[start Data extract]

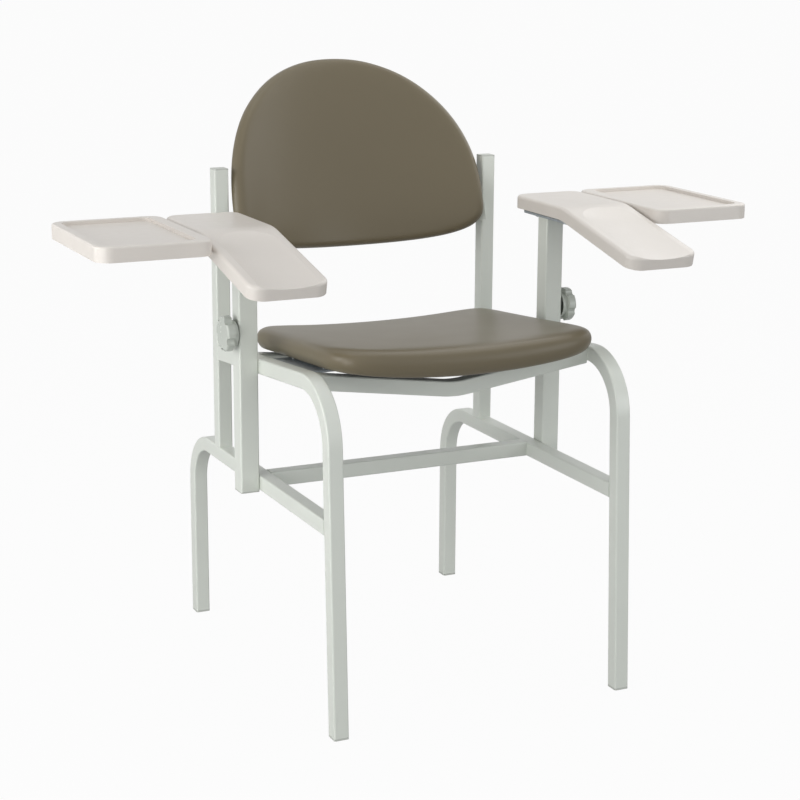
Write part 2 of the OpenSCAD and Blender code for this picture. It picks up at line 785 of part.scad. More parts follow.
module arm_pad(side) {
    front_length = pad_front_straight + pad_corner;
    reach = front_length * dish_length_share;
    color(arm_plastic) on_side(side) translate([0, y0, 0]) difference() {
        union() {
            difference() {
                pad_body(0, 0, 0, pad_round);
                pad_body(pad_wall, pad_skin, pad_skin + pad_dish, pad_round / 2);
            }
            for (p = concat(plate_holes, pad_leaf_holes)) translate([p[0], p[1], plate_height])
                cylinder(r = pad_boss_r, h = pad_top - pad_skin / 2 - plate_height);
        }
        for (p = concat(plate_holes, pad_leaf_holes)) translate([p[0], p[1], plate_height - overrun])
            cylinder(r = arm_screw_r + arm_screw_gap, h = arm_screw_bite + overrun);
        translate([pad_inner + pad_width / 2, pad_bend + pad_bend_reach, pad_top - pad_bend_r])
            rotate([pad_slope, 0, 0]) translate([0, reach - front_length, pad_bend_r + dish_r - pad_dish])
                rotate([90, 0, 0]) rotate_extrude($fn = 180) scoop_section(reach + overrun);
    }
}

module arm_screws(side) {
    bite = arm_screw_bite - arm_hole_gap;
    color(steel) on_side(side) {
        for (p = plate_holes) translate([p[0], y0 + p[1], plate_bottom - washer_h]) {
            pan_screw(arm_screw_r, arm_head_r, arm_head_h, washer_h + plate_thickness + bite);
            cylinder(r = washer_r, h = washer_h);
        }
        for (p = pad_leaf_holes) translate([p[0], y0 + p[1], plate_height - leaf_thickness])
            pan_screw(arm_screw_r, arm_head_r, arm_head_h, leaf_thickness + bite);
    }
}

// One leaf of the hinge, lying towards -X from the pin; its knuckles are the even or odd ones
module hinge_leaf(first, holes) {
    pitch = leaf_length / knuckle_count;
    difference() {
        union() {
            translate([-leaf_width, 0, knuckle_r - leaf_thickness])
                cube([leaf_width - knuckle_r - knuckle_gap, leaf_length, leaf_thickness]);
            for (k = [first : 2 : knuckle_count - 1]) translate([0, k * pitch + knuckle_gap / 2, 0]) {
                rotate([-90, 0, 0]) cylinder(r = knuckle_r, h = pitch - knuckle_gap);
                translate([-knuckle_r - overrun, 0, knuckle_r - leaf_thickness])
                    cube([knuckle_r + overrun, pitch - knuckle_gap, leaf_thickness]);
            }
        }
        translate([0, -overrun, 0]) rotate([-90, 0, 0])
            cylinder(r = pin_r + pin_gap, h = leaf_length + 2 * overrun);
        for (y = holes) translate([leaf_hole_inset - leaf_width, y, 0])
            cylinder(r = arm_screw_r + arm_hole_gap, h = knuckle_r + overrun);
    }
}

module pad_hinge_leaf(side) {
    color(steel) on_side(side) translate([hinge_x, y0 + leaf_y, hinge_z]) hinge_leaf(0, leaf_rows);
}

module tray_hinge_leaf(side) {
    color(steel) on_side(side) translate([hinge_x, y0 + leaf_y, hinge_z])
        mirror([1, 0, 0]) hinge_leaf(1, leaf_rows);
}

module hinge_pin(side) {
    color(steel) on_side(side) translate([hinge_x, y0 + leaf_y, hinge_z]) rotate([-90, 0, 0]) {
        cylinder(r = pin_r, h = leaf_length);
        translate([0, 0, -pin_head_h]) cylinder(r = pin_head_r, h = pin_head_h);
        translate([0, 0, leaf_length]) cylinder(r = pin_head_r, h = pin_head_h);
    }
}

module tray(side) {
    hollow = tray_edge - tray_recess - tray_skin;
    color(arm_plastic) on_side(side) translate([tray_x, y0 + tray_front, plate_height]) difference() {
        union() {
            difference() {
                flat_moulding(tray_width, tray_length, tray_edge, tray_corner, tray_round);
                translate([tray_hinge_rim, tray_rim, tray_edge - tray_recess])
                    linear_extrude(tray_recess + overrun)
                        rounded_square(tray_width - tray_hinge_rim - tray_rim,
                            tray_length - 2 * tray_rim, tray_recess_corner);
                translate([tray_wall, tray_wall, -overrun])
                    linear_extrude(hollow + overrun) rounded_square(
                        tray_width - 2 * tray_wall, tray_length - 2 * tray_wall, tray_corner - tray_wall);
            }
            for (p = tray_leaf_holes) translate([p[0] - tray_x, p[1] - tray_front, 0])
                cylinder(r = tray_boss_r, h = hollow + tray_skin / 2);
        }
        for (p = tray_leaf_holes) translate([p[0] - tray_x, p[1] - tray_front, -overrun])
            cylinder(r = arm_screw_r + arm_screw_gap, h = arm_screw_bite + overrun);
    }
}

module tray_screws(side) {
    color(steel) on_side(side)
        for (p = tray_leaf_holes) translate([p[0], y0 + p[1], plate_height - leaf_thickness])
            pan_screw(arm_screw_r, arm_head_r, arm_head_h, leaf_thickness + arm_screw_bite - arm_hole_gap);
}

// Clamp, along +X from the sleeve's outer face

module at_clamp(side) {
    on_side(side) translate([knob_x, y0 + knob_y, knob_height]) rotate([0, 90, 0]) children();
}

module clamp_nut(side) {
    color(steel) at_clamp(side) difference() {
        cylinder(r = nut_r, h = nut_height);
        translate([0, 0, -overrun]) cylinder(r = screw_diameter / 2 + nut_gap, h = nut_height + 2 * overrun);
    }
}

module clamp_knob(side) {
    head_z = knob_clear + knob_skirt_height;
    rim = knob_diameter / 2;
    color(frame_paint) at_clamp(side) difference() {
        union() {
            translate([0, 0, knob_clear]) cylinder(r = knob_skirt_r, h = knob_skirt_height);
            translate([0, 0, head_z]) rotate_extrude() {
                square([rim, knob_head - knob_crown]);
                square([rim - knob_crown, knob_head]);
                translate([rim - knob_crown, knob_head - knob_crown]) circle(knob_crown);
            }
        }
        for (k = [0 : knob_notches - 1]) rotate(k * 360 / knob_notches)
            translate([rim + knob_notch_out, 0, head_z - overrun])
                cylinder(r = knob_notch_r, h = knob_head + 2 * overrun);
        difference() {
            translate([0, 0, -overrun])
                cylinder(r = knob_skirt_r - knob_skirt_wall, h = head_z + knob_web + overrun);
            translate([0, 0, nut_height + knob_hub_clear]) cylinder(r = knob_hub_r, h = head_z + knob_head);
        }
        translate([0, 0, -overrun]) cylinder(
            r = screw_diameter / 2 + nut_gap, h = overrun + nut_height + knob_hub_clear + screw_depth);
    }
}

module clamp_screw(side) {
    start = tip_reach - tip_height;
    color(steel) at_clamp(side) translate([0, 0, -start])
        cylinder(r = screw_diameter / 2, h = start + nut_height + knob_hub_clear + screw_depth);
}

module clamp_tip(side) {
    color(board_black) at_clamp(side) translate([0, 0, -tip_reach]) cylinder(r = tip_r, h = tip_height);
}

front_leg(left);  // left_front_leg
front_leg(right);  // right_front_leg
rear_leg(left);  // left_rear_leg
rear_leg(right);  // right_rear_leg
back_upright(left);  // left_back_upright
back_upright(right);  // right_back_upright
upright_cap(left);  // left_upright_cap
upright_cap(right);  // right_upright_cap
front_foot(left);  // left_front_foot
front_foot(right);  // right_front_foot
rear_foot(left);  // left_rear_foot
rear_foot(right);  // right_rear_foot
cross_stretcher();
dipped_rail(front_rail_setback, front_rail_dip);  // front_seat_rail
dipped_rail(rear_rail_setback, rear_rail_dip);  // rear_seat_rail
seat_plate(left);  // left_seat_plate
seat_plate(right);  // right_seat_plate
seat_board();
seat_cushion();
seat_screws();
back_strap();
back_board();
back_cushion();
back_screws();
arm_sleeve(left);  // left_arm_sleeve
arm_sleeve(right);  // right_arm_sleeve
sleeve_plug(left);  // left_sleeve_plug
sleeve_plug(right);  // right_sleeve_plug
clamp_nut(left);  // left_clamp_nut
clamp_nut(right);  // right_clamp_nut
arm_post(left);  // left_arm_post
arm_post(right);  // right_arm_post
arm_plate(left);  // left_arm_plate
arm_plate(right);  // right_arm_plate
arm_pad(left);  // left_arm_pad
arm_pad(right);  // right_arm_pad
arm_screws(left);  // left_arm_screws
arm_screws(right);  // right_arm_screws
pad_hinge_leaf(left);  // left_pad_hinge_leaf
pad_hinge_leaf(right);  // right_pad_hinge_leaf
hinge_pin(left);  // left_hinge_pin
hinge_pin(right);  // right_hinge_pin
tray_hinge_leaf(left);  // left_tray_hinge_leaf
tray_hinge_leaf(right);  // right_tray_hinge_leaf
tray(left);  // left_tray
tray(right);  // right_tray
tray_screws(left);  // left_tray_screws
tray_screws(right);  // right_tray_screws
clamp_knob(left);  // left_clamp_knob
clamp_knob(right);  // right_clamp_knob
clamp_screw(left);  // left_clamp_screw
clamp_screw(right);  // right_clamp_screw
clamp_tip(left);  // left_clamp_tip
clamp_tip(right);  // right_clamp_tip
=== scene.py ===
import json
import math

import bmesh
import bpy
from mathutils import Matrix, Vector


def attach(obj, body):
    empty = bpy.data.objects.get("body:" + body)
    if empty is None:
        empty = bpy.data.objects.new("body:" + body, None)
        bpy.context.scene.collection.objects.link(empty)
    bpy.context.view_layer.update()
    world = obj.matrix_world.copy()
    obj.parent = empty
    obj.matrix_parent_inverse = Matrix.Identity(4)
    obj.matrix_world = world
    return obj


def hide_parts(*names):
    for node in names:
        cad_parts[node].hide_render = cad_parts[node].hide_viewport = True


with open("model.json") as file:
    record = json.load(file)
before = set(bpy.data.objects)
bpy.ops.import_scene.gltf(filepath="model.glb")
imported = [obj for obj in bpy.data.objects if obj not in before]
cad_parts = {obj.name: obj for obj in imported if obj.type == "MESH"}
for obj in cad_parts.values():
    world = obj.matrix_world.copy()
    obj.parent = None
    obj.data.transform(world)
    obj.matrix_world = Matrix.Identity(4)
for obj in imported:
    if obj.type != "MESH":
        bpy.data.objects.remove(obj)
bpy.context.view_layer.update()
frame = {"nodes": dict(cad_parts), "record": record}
TINY = 1e-12


# Small helpers

def new_object(name, verts, faces):
    mesh = bpy.data.meshes.new(name)
    mesh.from_pydata([tuple(v) for v in verts], [], faces)
    mesh.validate()
    mesh.update()
    obj = bpy.data.objects.new(name, mesh)
    bpy.context.scene.collection.objects.link(obj)
    return obj


def shade_smooth(obj):
    obj.data.polygons.foreach_set("use_smooth", [True] * len(obj.data.polygons))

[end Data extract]

Isolate each line of the listing above that includes "update". Copy it.

▸ Output
    bpy.context.view_layer.update()
bpy.context.view_layer.update()
    mesh.update()